Collections management software also provides slightly more intangible, but still beneficial, value—though this is harder to measure. For instance, collections employees that use effective debt management software will be better equipped to handle all stages of the collections process. They can dive into the data, segment customers according to their behaviour, devise dunning strategies, and send/modify their approach on an ongoing basis with the help of artificial intelligence (AI). Therefore, they will be less reliant on support from other departments (like the IT team) during dunning operations. 

Collections software increases both productivity and results. Collections agents will not have to make endless calls to embarrassed or angry customers, which will enhance their employee experience. Likewise, your customers’ experience will also improve. No longer will past-due customers have to deal with debt collection employees or speak to external third parties when resolving their debts. Instead, they will be contacted on their preferred channels, using their preferred messaging, at their preferred time. Better still, they can repay their debts themselves via a self-service repayment landing page.  

2. Adaptability and implementation

Implementing a new tool can be a tricky and time-consuming process. However, that doesn’t mean you should continue using outdated legacy solutions simply because you are afraid to overhaul your existing systems.

Too many financial institutions persist in using legacy systems first created over 30 years ago. These tools are slow, unreliable, inefficient, and vulnerable to cyber-attacks. Hence, PwC believes financial organisations can only succeed in this increasingly digitised landscape by replacing their legacy systems as soon as possible. 

Only, there is a problem. Financial institutions are usually scared to implement new solutions because vendors often require them to completely revamp their existing operational systems, which is time-consuming and an unwelcome distraction. Worse still, it significantly delays the time-to-value. 

Organisations must instead implement cloud-native software with user-friendly plug-and-play capabilities, drastically reducing the implementation time required. The best vendors adapt their solutions to match buyers’ needs, not the other way around. 

3. Customer support

You might think that customer support only comes in handy once you run into a problem. However, the best customer support teams are proactive, not just reactive. They provide key assistance throughout the consumer’s lifecycle.

For example, financial institutions should work hand in hand with their software vendors to:

  • Properly implement the tool, ensuring it plays nicely with the rest of their tech stack;
  • Teach collections employees how to use the tool, providing ongoing support and training as new features are rolled out;
  • Provide two-way feedback, offering suggestions as to how the solution can be improved (or even tweaked to their organisation’s individual needs).

By working with software vendors that prioritise customer support, you will create long-lasting and mutually beneficial working relationships. 

4. The level of dependency on the IT department 

To work efficiently and quickly react to different situations, collections agents should be able to create, send and modify their dunning messages without needing anyone else’s help. Unfortunately, many collections solutions require advanced coding knowledge.

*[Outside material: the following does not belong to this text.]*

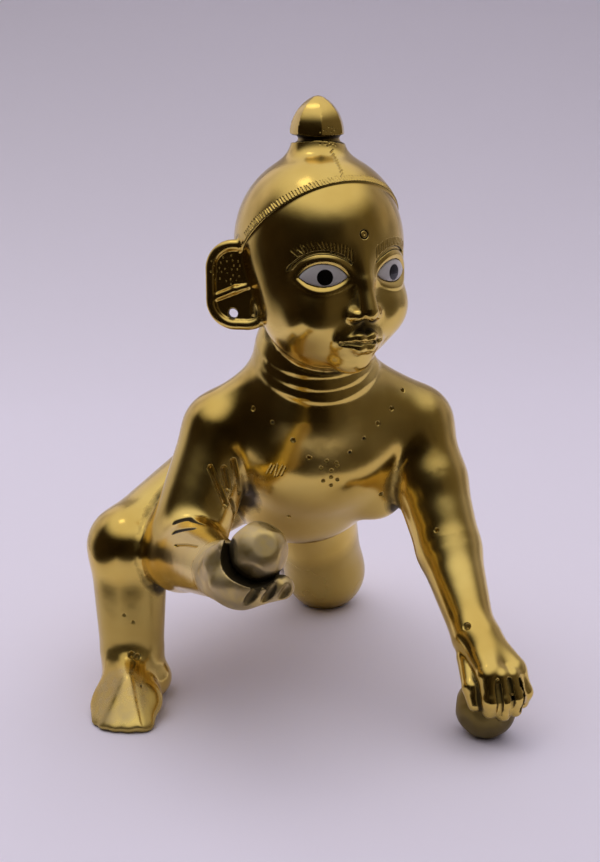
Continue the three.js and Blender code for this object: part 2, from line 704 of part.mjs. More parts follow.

This is a huge issue. First, it reduces the collections team’s productivity and efficiency. They can’t operate at speed as they have to wait until the IT team can help them sort things out. Second, it reduces your organisation's overall productivity as the IT team also needs to put other projects on hold while it supports your collections operations. When you consider that collections teams now use up to 10 different communication channels when contacting customers, the scale of the problem becomes obvious. 

That’s why financial institutions need to implement no-code collections management software. These tools empower agents to edit a message’s wording/design, or create new workflows, all by themselves. They can use drag-and-drop functionality to modify the layout of an online payment landing page or create new workflows when necessary. In other words, no-code collections software gives collections employees full control over their dunning operations. 

5. Self-service

Nowadays, consumers want to self-serve, handling matters themselves without needing anyone else’s help. 88% of U.S. consumers expect companies to have self-service portals. Currently, 85% of collections organisations offer online repayment portals, making it the third most popular repayment method. 

But this means that 15% of companies still lack self-service capabilities. If that’s your financial institution, you need to act fast. Self-service functionality benefits both your organisation and your past-due customers. Consumers can pay back what they owe without needing additional assistance, meaning agents can focus their valuable time and energy on high-risk accounts. From the customer’s perspective, they can avoid the awkward situation of having to discuss their personal finances with a stranger over the telephone. 

Now, it’s time to test out your options

The next step is for your team to test out potential collections management software solutions while keeping the five points listed above in mind.